**OBJECTIVE**
Of the material below, the lines to be retyped are those from the line containing "angle from +X." through the line containing "for node in", inclusive; reproduce them exactly.

**INPUT DATA**
┌────────

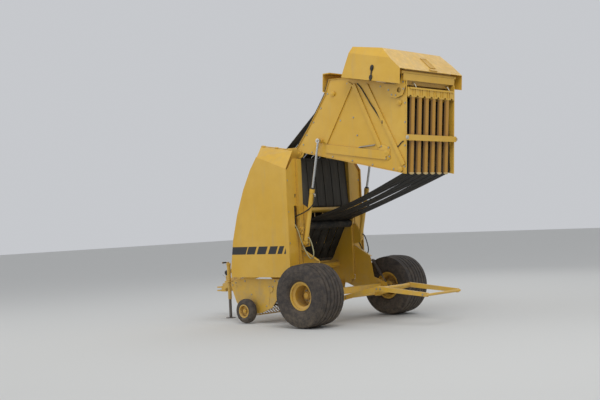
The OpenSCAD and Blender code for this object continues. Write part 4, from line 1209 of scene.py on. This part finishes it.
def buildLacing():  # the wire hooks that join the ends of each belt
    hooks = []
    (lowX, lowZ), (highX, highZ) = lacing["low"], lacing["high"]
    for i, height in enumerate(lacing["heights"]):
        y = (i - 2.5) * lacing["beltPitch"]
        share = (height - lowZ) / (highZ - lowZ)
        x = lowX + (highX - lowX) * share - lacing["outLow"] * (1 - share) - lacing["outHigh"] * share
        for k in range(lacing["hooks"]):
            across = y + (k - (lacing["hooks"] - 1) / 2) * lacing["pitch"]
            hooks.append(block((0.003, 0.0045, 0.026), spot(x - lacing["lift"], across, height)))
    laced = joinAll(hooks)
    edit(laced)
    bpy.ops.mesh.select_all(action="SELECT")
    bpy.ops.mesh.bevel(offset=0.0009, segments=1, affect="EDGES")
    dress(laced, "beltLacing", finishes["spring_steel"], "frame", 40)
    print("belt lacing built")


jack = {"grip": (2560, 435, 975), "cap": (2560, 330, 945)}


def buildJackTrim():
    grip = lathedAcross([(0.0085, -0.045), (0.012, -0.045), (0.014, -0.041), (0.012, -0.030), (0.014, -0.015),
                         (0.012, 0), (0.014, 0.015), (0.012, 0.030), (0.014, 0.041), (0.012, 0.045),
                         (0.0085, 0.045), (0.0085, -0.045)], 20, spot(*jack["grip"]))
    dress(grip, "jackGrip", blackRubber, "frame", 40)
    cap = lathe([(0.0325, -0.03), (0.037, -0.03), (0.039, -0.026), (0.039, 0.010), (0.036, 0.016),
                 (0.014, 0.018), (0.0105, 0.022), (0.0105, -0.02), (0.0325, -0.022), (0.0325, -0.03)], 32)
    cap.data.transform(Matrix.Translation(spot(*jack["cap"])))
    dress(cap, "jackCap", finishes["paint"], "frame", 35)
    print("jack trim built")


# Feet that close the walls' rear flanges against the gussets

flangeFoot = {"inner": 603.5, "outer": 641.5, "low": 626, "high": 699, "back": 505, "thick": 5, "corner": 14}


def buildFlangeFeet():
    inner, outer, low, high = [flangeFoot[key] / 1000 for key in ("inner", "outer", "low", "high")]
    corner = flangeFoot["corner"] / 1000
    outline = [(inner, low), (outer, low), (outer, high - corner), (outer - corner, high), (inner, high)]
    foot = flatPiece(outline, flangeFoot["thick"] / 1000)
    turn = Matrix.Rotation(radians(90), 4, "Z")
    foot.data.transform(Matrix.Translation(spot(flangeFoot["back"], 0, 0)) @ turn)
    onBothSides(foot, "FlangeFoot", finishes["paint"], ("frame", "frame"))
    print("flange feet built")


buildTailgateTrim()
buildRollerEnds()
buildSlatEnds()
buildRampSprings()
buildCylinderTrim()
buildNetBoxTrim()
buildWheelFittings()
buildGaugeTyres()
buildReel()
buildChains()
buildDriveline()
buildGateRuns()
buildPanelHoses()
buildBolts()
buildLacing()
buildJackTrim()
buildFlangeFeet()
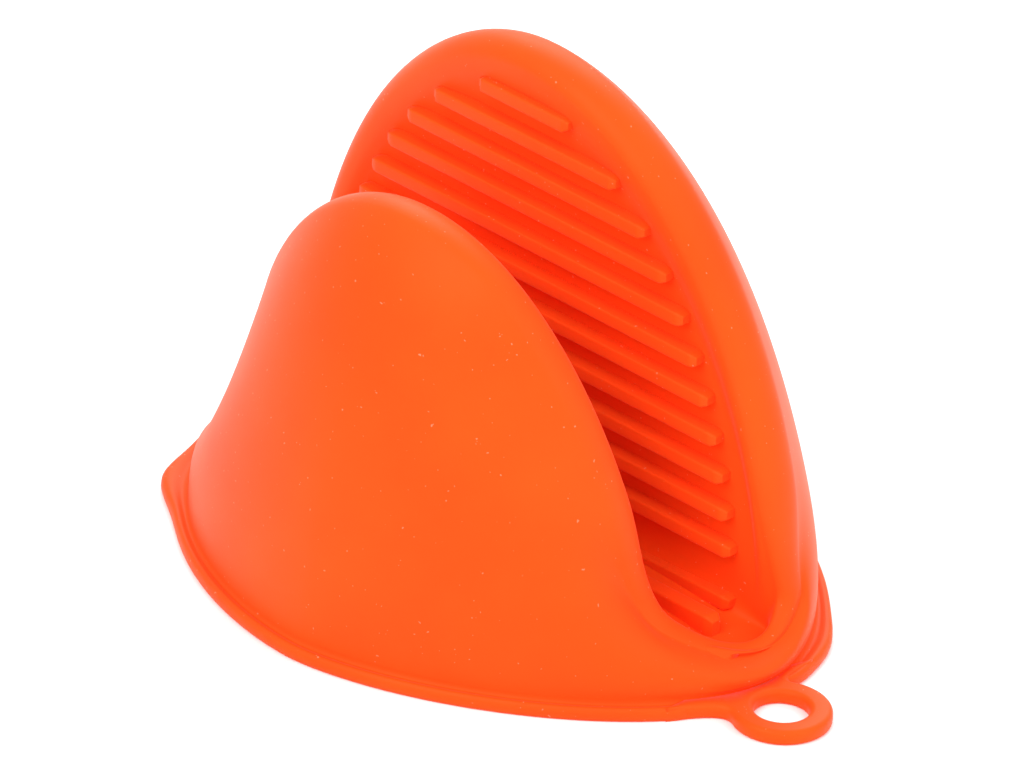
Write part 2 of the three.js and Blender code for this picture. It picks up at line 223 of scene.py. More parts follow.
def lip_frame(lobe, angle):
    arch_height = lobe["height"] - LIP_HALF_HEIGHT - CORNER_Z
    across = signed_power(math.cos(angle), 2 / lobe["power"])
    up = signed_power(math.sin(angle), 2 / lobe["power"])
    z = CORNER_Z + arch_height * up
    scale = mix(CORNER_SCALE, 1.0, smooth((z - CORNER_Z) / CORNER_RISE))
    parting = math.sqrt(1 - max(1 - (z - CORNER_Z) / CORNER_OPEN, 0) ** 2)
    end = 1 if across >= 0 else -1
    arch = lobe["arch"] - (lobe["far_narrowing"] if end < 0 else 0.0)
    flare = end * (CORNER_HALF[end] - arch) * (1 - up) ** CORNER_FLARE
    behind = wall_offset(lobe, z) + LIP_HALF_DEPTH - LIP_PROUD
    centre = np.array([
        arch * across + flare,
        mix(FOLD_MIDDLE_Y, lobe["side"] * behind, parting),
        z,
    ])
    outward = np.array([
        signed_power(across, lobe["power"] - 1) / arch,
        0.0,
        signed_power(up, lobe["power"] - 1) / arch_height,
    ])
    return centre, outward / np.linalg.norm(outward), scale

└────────
┌────────

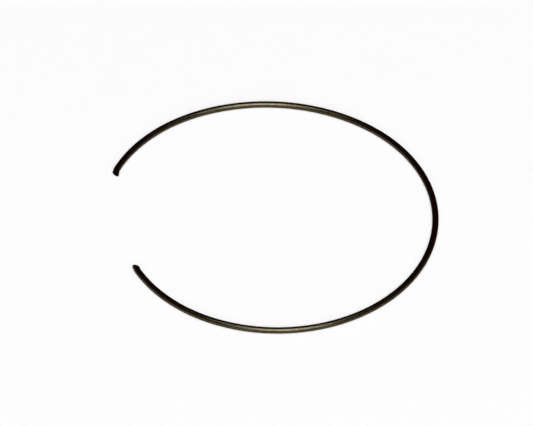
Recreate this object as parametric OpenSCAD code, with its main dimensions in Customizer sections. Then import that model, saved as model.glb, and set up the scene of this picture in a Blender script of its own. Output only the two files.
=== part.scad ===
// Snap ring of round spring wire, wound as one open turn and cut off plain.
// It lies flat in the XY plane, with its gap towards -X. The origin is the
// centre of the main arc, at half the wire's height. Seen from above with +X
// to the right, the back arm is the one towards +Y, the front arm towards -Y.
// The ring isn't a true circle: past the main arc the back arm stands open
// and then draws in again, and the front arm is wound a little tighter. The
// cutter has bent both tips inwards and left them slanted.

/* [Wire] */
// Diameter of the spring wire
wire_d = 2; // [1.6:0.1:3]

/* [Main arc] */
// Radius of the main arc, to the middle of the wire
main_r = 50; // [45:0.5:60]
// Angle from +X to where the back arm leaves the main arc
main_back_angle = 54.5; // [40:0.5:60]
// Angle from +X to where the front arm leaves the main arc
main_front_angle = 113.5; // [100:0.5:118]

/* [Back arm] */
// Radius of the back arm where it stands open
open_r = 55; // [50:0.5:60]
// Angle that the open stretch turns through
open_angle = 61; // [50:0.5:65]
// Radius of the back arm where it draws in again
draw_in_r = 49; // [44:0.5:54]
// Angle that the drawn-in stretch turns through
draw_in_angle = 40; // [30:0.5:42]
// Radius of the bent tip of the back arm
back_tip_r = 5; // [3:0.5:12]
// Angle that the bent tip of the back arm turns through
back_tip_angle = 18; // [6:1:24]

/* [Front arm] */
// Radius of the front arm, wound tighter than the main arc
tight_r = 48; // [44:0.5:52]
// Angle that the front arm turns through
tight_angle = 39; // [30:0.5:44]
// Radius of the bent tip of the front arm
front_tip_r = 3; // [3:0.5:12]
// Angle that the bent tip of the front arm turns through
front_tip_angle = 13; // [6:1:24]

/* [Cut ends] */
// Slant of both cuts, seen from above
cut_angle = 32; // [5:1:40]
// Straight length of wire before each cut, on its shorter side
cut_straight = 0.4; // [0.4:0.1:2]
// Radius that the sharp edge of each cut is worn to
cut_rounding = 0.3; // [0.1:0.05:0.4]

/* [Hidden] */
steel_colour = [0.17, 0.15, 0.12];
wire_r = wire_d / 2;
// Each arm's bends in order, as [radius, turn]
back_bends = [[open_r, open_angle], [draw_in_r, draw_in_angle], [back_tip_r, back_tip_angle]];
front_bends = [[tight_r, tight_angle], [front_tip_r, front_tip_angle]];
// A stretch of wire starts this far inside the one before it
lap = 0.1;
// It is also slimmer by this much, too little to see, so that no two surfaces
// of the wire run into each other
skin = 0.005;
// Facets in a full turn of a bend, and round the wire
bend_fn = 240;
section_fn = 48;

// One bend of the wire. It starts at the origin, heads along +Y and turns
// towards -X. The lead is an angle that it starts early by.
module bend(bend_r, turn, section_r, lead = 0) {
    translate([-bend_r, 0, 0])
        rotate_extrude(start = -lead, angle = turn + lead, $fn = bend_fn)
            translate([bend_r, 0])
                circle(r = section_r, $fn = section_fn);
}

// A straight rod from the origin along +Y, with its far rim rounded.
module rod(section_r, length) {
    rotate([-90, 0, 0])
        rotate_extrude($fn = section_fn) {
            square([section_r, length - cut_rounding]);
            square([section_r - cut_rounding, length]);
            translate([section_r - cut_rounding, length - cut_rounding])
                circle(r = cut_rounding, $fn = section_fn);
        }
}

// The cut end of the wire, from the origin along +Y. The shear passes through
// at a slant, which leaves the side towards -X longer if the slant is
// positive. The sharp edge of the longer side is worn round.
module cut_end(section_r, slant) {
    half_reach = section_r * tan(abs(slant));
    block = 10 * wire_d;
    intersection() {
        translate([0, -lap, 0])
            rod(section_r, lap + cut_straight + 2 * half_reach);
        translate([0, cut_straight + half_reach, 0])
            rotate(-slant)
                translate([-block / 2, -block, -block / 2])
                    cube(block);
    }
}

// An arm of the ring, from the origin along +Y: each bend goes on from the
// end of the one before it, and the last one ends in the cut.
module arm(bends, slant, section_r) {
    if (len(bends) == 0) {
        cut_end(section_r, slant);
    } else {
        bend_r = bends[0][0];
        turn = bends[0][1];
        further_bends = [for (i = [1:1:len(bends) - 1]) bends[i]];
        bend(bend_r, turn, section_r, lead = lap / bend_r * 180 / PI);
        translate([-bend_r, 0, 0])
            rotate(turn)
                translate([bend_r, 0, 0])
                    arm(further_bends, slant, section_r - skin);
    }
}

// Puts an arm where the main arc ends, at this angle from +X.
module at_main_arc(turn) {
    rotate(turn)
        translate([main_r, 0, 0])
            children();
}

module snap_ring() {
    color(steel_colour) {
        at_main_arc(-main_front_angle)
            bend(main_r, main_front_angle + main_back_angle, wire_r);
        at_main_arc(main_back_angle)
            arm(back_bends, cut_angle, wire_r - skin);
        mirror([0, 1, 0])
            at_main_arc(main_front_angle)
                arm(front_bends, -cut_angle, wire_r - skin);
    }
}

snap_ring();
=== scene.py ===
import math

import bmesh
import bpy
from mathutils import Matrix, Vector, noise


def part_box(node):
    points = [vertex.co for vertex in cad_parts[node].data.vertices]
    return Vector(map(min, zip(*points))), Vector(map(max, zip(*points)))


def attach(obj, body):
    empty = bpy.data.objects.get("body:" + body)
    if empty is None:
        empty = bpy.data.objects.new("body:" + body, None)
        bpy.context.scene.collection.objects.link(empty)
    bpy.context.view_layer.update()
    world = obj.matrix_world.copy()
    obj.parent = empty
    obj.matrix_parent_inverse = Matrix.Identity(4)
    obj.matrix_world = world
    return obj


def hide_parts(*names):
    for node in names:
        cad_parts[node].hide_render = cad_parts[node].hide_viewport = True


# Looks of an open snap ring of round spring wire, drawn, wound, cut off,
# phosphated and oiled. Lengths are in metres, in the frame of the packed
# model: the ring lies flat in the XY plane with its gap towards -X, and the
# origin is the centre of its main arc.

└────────
┌────────

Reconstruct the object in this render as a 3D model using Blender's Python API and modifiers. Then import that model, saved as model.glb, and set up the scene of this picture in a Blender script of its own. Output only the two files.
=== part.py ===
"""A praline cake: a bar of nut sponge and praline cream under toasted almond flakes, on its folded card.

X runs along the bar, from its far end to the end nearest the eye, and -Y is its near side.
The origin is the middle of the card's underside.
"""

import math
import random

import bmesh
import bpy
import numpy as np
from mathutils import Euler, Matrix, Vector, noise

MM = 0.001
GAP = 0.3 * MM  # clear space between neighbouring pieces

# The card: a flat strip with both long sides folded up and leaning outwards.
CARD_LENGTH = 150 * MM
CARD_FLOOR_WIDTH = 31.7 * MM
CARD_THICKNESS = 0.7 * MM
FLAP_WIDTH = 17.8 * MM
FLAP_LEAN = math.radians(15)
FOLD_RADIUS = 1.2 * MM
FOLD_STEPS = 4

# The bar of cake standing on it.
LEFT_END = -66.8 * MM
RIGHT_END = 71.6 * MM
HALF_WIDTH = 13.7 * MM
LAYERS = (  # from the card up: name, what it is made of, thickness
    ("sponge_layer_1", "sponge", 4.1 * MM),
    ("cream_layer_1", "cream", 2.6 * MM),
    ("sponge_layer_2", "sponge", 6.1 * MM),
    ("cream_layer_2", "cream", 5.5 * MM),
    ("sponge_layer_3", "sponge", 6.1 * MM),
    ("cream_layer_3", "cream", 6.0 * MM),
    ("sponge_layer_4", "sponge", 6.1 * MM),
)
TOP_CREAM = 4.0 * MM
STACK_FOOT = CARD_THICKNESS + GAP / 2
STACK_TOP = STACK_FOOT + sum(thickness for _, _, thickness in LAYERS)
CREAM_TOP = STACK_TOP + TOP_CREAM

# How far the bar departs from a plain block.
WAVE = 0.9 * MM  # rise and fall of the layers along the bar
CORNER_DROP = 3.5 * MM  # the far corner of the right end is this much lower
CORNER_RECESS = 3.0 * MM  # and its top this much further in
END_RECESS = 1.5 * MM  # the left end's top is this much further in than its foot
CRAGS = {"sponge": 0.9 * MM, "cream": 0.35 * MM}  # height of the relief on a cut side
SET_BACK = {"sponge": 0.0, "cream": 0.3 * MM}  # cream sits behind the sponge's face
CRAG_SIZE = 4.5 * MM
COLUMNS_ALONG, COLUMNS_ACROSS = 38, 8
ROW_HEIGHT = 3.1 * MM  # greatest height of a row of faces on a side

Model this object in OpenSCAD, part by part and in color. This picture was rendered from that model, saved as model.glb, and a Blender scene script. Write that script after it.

└────────

**THE OUTPUT**
// Puts an arm where the main arc ends, at this angle from +X.
module at_main_arc(turn) {
    rotate(turn)
        translate([main_r, 0, 0])
            children();
}

module snap_ring() {
    color(steel_colour) {
        at_main_arc(-main_front_angle)
            bend(main_r, main_front_angle + main_back_angle, wire_r);
        at_main_arc(main_back_angle)
            arm(back_bends, cut_angle, wire_r - skin);
        mirror([0, 1, 0])
            at_main_arc(main_front_angle)
                arm(front_bends, -cut_angle, wire_r - skin);
    }
}

snap_ring();
=== scene.py ===
import math

import bmesh
import bpy
from mathutils import Matrix, Vector, noise


def part_box(node):
    points = [vertex.co for vertex in cad_parts[node].data.vertices]
    return Vector(map(min, zip(*points))), Vector(map(max, zip(*points)))


def attach(obj, body):
    empty = bpy.data.objects.get("body:" + body)
    if empty is None:
        empty = bpy.data.objects.new("body:" + body, None)
        bpy.context.scene.collection.objects.link(empty)
    bpy.context.view_layer.update()
    world = obj.matrix_world.copy()
    obj.parent = empty
    obj.matrix_parent_inverse = Matrix.Identity(4)
    obj.matrix_world = world
    return obj


def hide_parts(*names):
    for node in names:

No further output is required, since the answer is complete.